A mid-year business review can help you identify potential problems and address them before they become unpleasant surprises. Steps to include in your mid-year business review fall into three broad categories: tax, audit preparation, and internal processes. When you effectively evaluate all these categories and take action, it can add up to a faster and more streamlined year-end close for you.
Taxes for the previous year have likely been filed by mid-year. As a result of feedback from your tax preparer, have you made necessary adjustments, such as depreciation, write-offs, and deferred tax liabilities? Go back and address these matters now instead of at the end of the year.
Next, reach out to your tax preparer to discuss new tax standards on the horizon that may have an impact on your business. Remember that changes might be finalized in January but applied retroactively. Your tax preparer must monitor developments and should be willing to discuss the upcoming tax landscape with you.
If your organization is subject to an audit, mid-year is a great time to reach out to your auditor. Discuss what will be needed to perform the audit. Then, provide schedules and appropriate workpapers to date. These documents can help your auditor gain a sense of materiality. It may even be possible that some testing can begin on first-quarter information, thus providing insight into issues or deficiencies well before year-end.
Mid-year is also a good time to discuss whether any new standards may apply to your organization, such as those for capital leases. Coordinating early with your auditors will give you time to explore the impact on your company and review your implementation of the new standard. Inform your auditors if your organization has changed how it accounts for certain transactions (e.g., changes in fixed asset capitalization standards) so the auditor can prepare or provide appropriate input.
Closing your books and locking your books are not the same thing. Closing the books means finalizing all entries for a specific period (month or year-end). Locking the books prevents anyone from posting in a prior period and making an accidental change to the financial statements or any ledgers. Locking your books helps prevent human error. A reasonable timeframe for locking the books is no later than 90 days after month-end. Lock your books for the previous year and quarter if you have not done so already at mid-year.
To avoid potential pitfalls, develop a calendar or timeline by thinking about what needs to be done and when. Then, consider who should take on each task. Share the calendar with everyone and ask for suggestions to refine the plan. After implementing revisions, distribute the final calendar of tasks and schedule regular check-in meetings to keep the lines of communication open.
Another mid-year opportunity is to check the fixed assets schedule for items that should be written off or disposed of, so you do not have to handle all of that at year-end. When you no longer use an asset, remove it from the books. An updated fixed asset schedule can alleviate or reduce the personal property tax burden. Leaving items on the schedule also hinders a thorough review because the schedule is so long. Taking care of this earlier in the year--instead of during the year-end close--can help you save time and stress.

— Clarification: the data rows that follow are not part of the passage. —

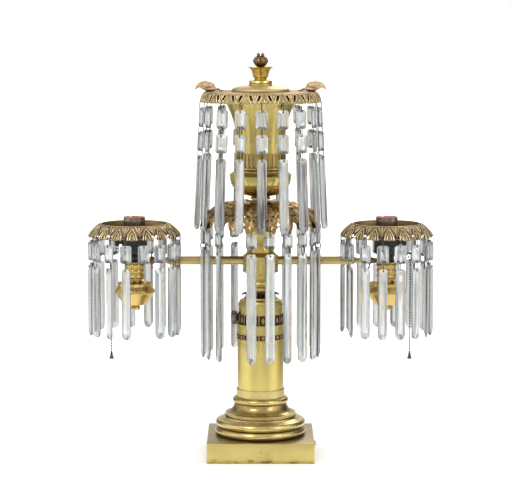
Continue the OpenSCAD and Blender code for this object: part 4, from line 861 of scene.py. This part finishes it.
# holes are (x, y, radius) through a leaf, tips are (x, y, z, sizes) of its curls
coronaSet = {"count": 20, "outer": 83.4, "arc": 45.0, "fromAngle": 128, "tipAngle": 17, "top": 354.0,
             "thick": 2.0, "hole": 1.3,
             "holes": ((0, -61, 2.4), (-5.6, -71, 2.0), (5.6, -71, 2.0), (0, -47, 1.8), (-3.6, -53, 1.4),
                       (3.6, -53, 1.4), (-2.6, -77, 1.3), (2.6, -77, 1.3)),
             "tips": ((0, -82.2, 321.4, (3.4, 1.5, 1.5)), (-6.6, -80.6, 325.4, (1.9, 1.5, 1.7)),
                      (6.6, -80.6, 325.4, (1.9, 1.5, 1.7)), (0, -74.5, 338.5, (1.0, 1.2, 4.2))),
             "hub": ((5.1, 322), (18, 322), (17.2, 324), (14, 327), (12.6, 334), (12.4, 346), (14.2, 350),
                     (15, 352), (15, 354), (5.1, 354))}


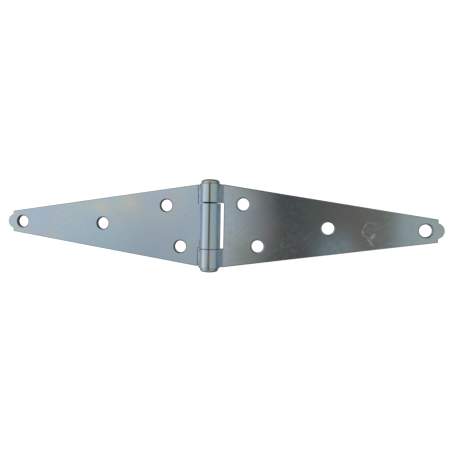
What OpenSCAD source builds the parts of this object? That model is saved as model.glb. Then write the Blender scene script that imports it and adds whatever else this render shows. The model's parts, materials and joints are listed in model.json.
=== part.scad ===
// Heavy double strap hinge: two tapered sheet-steel straps, rolled at their roots into
// the three knuckles of a barrel, and a pin riveted over at both ends.
//
// Frame, in millimetres: the open hinge lies on its back. +X runs along the right strap,
// +Y along the pin and +Z out of the front. The origin is in the back plane, under the
// middle of the pin's axis.

/* [Straps] */
// Distance from the pin's axis to the tip of a strap
strap_reach = 130; // [110:1:180]
// Width of a strap at its root, which is also the length of the barrel
root_width = 48.5; // [42:0.5:60]
// Width of a strap at its square shoulders
tip_width = 12.8; // [11:0.1:20]
// Thickness of the sheet
sheet_t = 2.3; // [1.6:0.1:3]
// Radius of the round tab on a strap's tip
tab_r = 4.4; // [3:0.1:5.4]
// Distance that the tab stands past the shoulders
tab_length = 3.3; // [2:0.1:4]

/* [Screw holes] */
// Diameter of a screw hole
hole_d = 7; // [4:0.1:8]
// Distance from a strap's tip to the centre of its outermost hole
tip_hole_inset = 10; // [8:0.5:14]
// Distance from the pin's axis to the hole in the middle of a strap
mid_hole_reach = 67.3; // [50:0.5:90]
// Distance from the pin's axis to the hole nearest the barrel
near_hole_reach = 18.6; // [14:0.1:22]
// Distance of the hole nearest the barrel from the strap's centre line
near_hole_side = 12.8; // [8:0.1:15]
// Distance from the pin's axis to the other hole of that pair
far_hole_reach = 27.4; // [24:0.1:40]
// Distance of the other hole of that pair from the strap's centre line
far_hole_side = 11.4; // [6:0.1:13]

/* [Barrel] */
// Diameter of the pin
pin_d = 7.8; // [5:0.1:9]
// Radial clearance between the pin and the knuckles
pin_clearance = 0.08; // [0.02:0.01:0.1]
// Length of the upper and of the lower knuckle
outer_knuckle_l = 10.9; // [8:0.1:14]
// Gap between the upper knuckle and the centre one
upper_gap = 0.3; // [0.1:0.05:0.6]
// Gap between the lower knuckle and the centre one
lower_gap = 0.15; // [0.1:0.05:0.6]
// Gap between the centre knuckle and the edge of the right strap's notch
notch_gap = 1; // [0.5:0.1:2]
// Gap between an outer knuckle and the edge of the left strap's notch
side_notch_gap = 1.5; // [0.5:0.1:2]
// Gap between the end of a rolled knuckle and the face of the strap
seam_gap = 0.1; // [0.05:0.05:0.5]

/* [Pin heads] */
// Diameter of a head
head_d = 10.7; // [10:0.1:12]
// Height of a head
head_h = 2.8; // [2.2:0.1:4]
// Height of the head's straight rim
head_rim_h = 0.8; // [0.3:0.1:1]
// Radius of the head's shoulder, between its rim and its crown
head_shoulder_r = 1.3; // [0.5:0.1:1.5]

/* [Hidden] */
$fn = 96;
cut_over = 1;

bore_r = pin_d / 2 + pin_clearance;
barrel_r = bore_r + sheet_t;
notch_reach = barrel_r + notch_gap;
side_notch_reach = barrel_r + side_notch_gap;
shoulder_reach = strap_reach - tab_length;
half_root = root_width / 2;
upper_knuckle_y = half_root - outer_knuckle_l;
lower_knuckle_y = -half_root + outer_knuckle_l;
centre_top_y = upper_knuckle_y - upper_gap;
centre_bottom_y = lower_knuckle_y + lower_gap;

// The end of a knuckle's roll comes down on the strap at this angle below the pin's axis.
seam_angle = asin((bore_r - seam_gap) / barrel_r);

// Screw holes of the right strap, from the tip to the barrel, as [x, y]
SCREW_HOLES = [
    [strap_reach - tip_hole_inset, 0],
    [mid_hole_reach, 0],
    [near_hole_reach, near_hole_side],
    [far_hole_reach, -far_hole_side],
];

// Outline of a strap, from its notch line to its tip
module strap_outline() {
    polygon([
        [notch_reach, -half_root],
        [shoulder_reach, -tip_width / 2],
        [shoulder_reach, tip_width / 2],
        [notch_reach, half_root],
    ]);
    translate([strap_reach - tab_r, 0]) circle(r = tab_r);
}

// Flat strap that points along +X, with its screw holes
module flat_strap(holes) {
    difference() {
        linear_extrude(sheet_t) strap_outline();
        for (hole = holes)
            translate([hole.x, hole.y, -cut_over])
                cylinder(d = hole_d, h = sheet_t + 2 * cut_over);
    }
}

// Section of a knuckle and of the flat web that joins it to the strap, where X runs
// towards the strap and Y out of the front. The roll starts under the pin's axis, passes
// behind and over the pin, and ends on the strap's front face.
module knuckle_section() {
    seam_reach = 2 * barrel_r;
    difference() {
        translate([0, barrel_r]) circle(r = barrel_r);
        translate([0, barrel_r]) circle(r = bore_r);
        polygon([
            [0, barrel_r],
            [seam_reach * cos(seam_angle), barrel_r - seam_reach * sin(seam_angle)],
            [seam_reach * cos(seam_angle), -cut_over],
            [0, -cut_over],
        ]);
    }
    square([notch_reach, sheet_t]);
}

// Knuckle of a strap that points along +X, from one place along the pin to another
module knuckle(from_y, to_y) {
    translate([0, to_y, 0])
        rotate([90, 0, 0])
            linear_extrude(to_y - from_y) knuckle_section();
}

// Head of the pin, standing on the plane z = 0
module pin_head() {
    head_r = head_d / 2;
    flat_r = head_r - head_shoulder_r;
    shoulder_z = head_rim_h + head_shoulder_r;
    crown_h = head_h - shoulder_z;
    crown_r = (flat_r * flat_r + crown_h * crown_h) / (2 * crown_h);
    rotate_extrude() {
        square([head_r, head_rim_h]);
        square([flat_r, shoulder_z]);
        intersection() {
            translate([flat_r, head_rim_h]) circle(r = head_shoulder_r);
            square([head_r, head_h]);
        }
        intersection() {
            translate([0, head_h - crown_r]) circle(r = crown_r);
            square([flat_r, head_h]);
        }
    }
}

module right_strap() {
    color([0.62, 0.66, 0.68])
        union() {
            flat_strap(SCREW_HOLES);
            knuckle(upper_knuckle_y, half_root);
            knuckle(-half_root, lower_knuckle_y);
        }
}

// Cut that sets a strap's edge back to the side notch line, from one place to another
module side_notch(from_y, to_y) {
    translate([0, from_y, -cut_over])
        cube([side_notch_reach, to_y - from_y, sheet_t + 2 * cut_over]);
}

// The left strap's hole pattern is the right one's turned half a turn about +Z.
module left_strap() {
    color([0.68, 0.73, 0.76])
        rotate([0, 0, 180])
            union() {
                difference() {
                    flat_strap(SCREW_HOLES);
                    side_notch(-half_root - cut_over, -centre_top_y);
                    side_notch(-centre_bottom_y, half_root + cut_over);
                }
                knuckle(-centre_top_y, -centre_bottom_y);
            }
}

module hinge_pin() {
    color([0.55, 0.58, 0.58])
        translate([0, 0, barrel_r])
            rotate([-90, 0, 0])
                union() {
                    translate([0, 0, -half_root]) cylinder(d = pin_d, h = root_width);
                    translate([0, 0, half_root]) pin_head();
                    translate([0, 0, -half_root]) mirror([0, 0, 1]) pin_head();
                }
}

right_strap();
left_strap();
hinge_pin();
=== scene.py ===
"""Heavy double strap hinge in bright zinc-plated steel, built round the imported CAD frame.

Each strap is one punched blank of sheet with rounded edges, and its tongues are rolled round
the pin into knuckles, as they are in the press. The CAD solids are replaced piece by piece by
meshes of the same size that have these edges.
"""

import json
import math

import bmesh
import bpy
from mathutils import Matrix, Vector
from mathutils.geometry import delaunay_2d_cdt


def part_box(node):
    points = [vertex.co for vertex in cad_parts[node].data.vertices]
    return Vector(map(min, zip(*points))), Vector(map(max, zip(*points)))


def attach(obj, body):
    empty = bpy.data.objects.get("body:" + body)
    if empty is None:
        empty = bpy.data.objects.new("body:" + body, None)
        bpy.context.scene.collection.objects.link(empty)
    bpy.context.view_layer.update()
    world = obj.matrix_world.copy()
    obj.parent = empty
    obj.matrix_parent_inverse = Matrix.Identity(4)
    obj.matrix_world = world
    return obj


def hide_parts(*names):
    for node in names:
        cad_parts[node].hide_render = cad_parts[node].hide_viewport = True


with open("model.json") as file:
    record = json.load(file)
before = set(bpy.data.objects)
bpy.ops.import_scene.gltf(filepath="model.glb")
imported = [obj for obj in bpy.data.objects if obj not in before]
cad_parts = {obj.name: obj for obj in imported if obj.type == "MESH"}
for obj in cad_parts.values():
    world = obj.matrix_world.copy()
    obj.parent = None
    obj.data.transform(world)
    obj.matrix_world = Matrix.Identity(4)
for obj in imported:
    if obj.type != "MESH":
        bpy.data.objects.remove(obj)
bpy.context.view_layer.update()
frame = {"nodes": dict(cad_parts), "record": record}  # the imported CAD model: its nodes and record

MM = 0.001
TURN = 2 * math.pi

# ---- Sizes that the CAD frame gives ----------------------------------------------------------

STRAP_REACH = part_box("right_strap")[1].x
HALF_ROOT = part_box("right_strap")[1].y
BARREL_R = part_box("right_strap")[1].z / 2
PIN_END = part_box("hinge_pin")[1].y
HEAD_R = (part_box("hinge_pin")[1].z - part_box("hinge_pin")[0].z) / 2

SCREW_MOUNTS = [
    mount
    for mount in frame["record"]["mounts"]
    if mount["kind"] == "bore" and mount["name"].startswith("right_")
]
SCREW_HOLES = [Vector(mount["pos_m"][:2]) for mount in SCREW_MOUNTS]
HOLE_R = SCREW_MOUNTS[0]["dims"]["r_mm"] * MM
SHEET_T = SCREW_MOUNTS[0]["dims"]["length_mm"] * MM
BORE_R = BARREL_R - SHEET_T


def knuckle_ends(node, side):
    """Places along the pin of the corners of a strap's knuckles, on the far side of the pin."""
    points = [v.co for v in frame["nodes"][node].data.vertices]
    return [p.y for p in points if p.x * side > BORE_R]


outer_ends = knuckle_ends("right_strap", -1)
centre_ends = knuckle_ends("left_strap", 1)
UPPER_KNUCKLE = (min(y for y in outer_ends if y > 0), HALF_ROOT)
LOWER_KNUCKLE = (-HALF_ROOT, max(y for y in outer_ends if y < 0))
# The left strap is made pointing along +X like the right one, and then turned half a turn.
CENTRE_KNUCKLE = (-max(centre_ends), -min(centre_ends))

# ---- Sizes as in the CAD source --------------------------------------------------------------

NOTCH_REACH = BARREL_R + 1.0 * MM
SIDE_NOTCH_REACH = BARREL_R + 1.5 * MM
TAB_LENGTH = 3.3 * MM
TAB_R = 4.4 * MM
TIP_WIDTH = 12.8 * MM
SEAM_GAP = 0.1 * MM
PIN_R = 3.9 * MM

SHOULDER_REACH = STRAP_REACH - TAB_LENGTH
ROLL_ANGLE = 1.5 * math.pi + math.asin((BORE_R - SEAM_GAP) / BARREL_R)
ROLL_ARM = BARREL_R - SHEET_T / 2
TONGUE_LENGTH = ROLL_ANGLE * ROLL_ARM

# ---- Edges that the press and the plating barrel leave ---------------------------------------

FRONT_EDGE = 0.55 * MM  # radius of a blank's front edge
BACK_EDGE = 0.24 * MM  # radius of its back edge, and of a hole's
CUT_BLEND = 0.07 * MM  # depth below the front face over which the mark of a cut edge comes in
HOLE_ROLL_WIDTH = 0.75 * MM
HOLE_ROLL_DEPTH = 0.55 * MM
CORNER_R = 0.6 * MM
NOTCH_CORNER_R = 0.35 * MM
STRAIGHT = math.radians(1)  # a corner that turns less than this gets no round

# The pin's heads are as wide and as high as the CAD's, but rounder.
HEAD_RIM_H = 0.5 * MM
HEAD_SHOULDER_R = 1.9 * MM
HEAD_UNDER_R = 0.2 * MM

# ---- Steps of the meshes ---------------------------------------------------------------------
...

Some reconciliations do not make sense to address every quarter, but they do not have to wait until the end of the year. Examine what you can reconcile earlier in the year as part of your mid-year review. For example, if you have significant inventory that is not reconciled monthly, then consider counting your inventory at mid-year. This practice will also address stale and obsolete inventory issues before year-end.
You could significantly reduce time spent collecting and confirming vendor information at year-end by moving this task to mid-year. If you collect the W-9s, Certificates of Insurance (COI), and other necessary documentation early, your team will have plenty of time to address any missing documentation over the next few months.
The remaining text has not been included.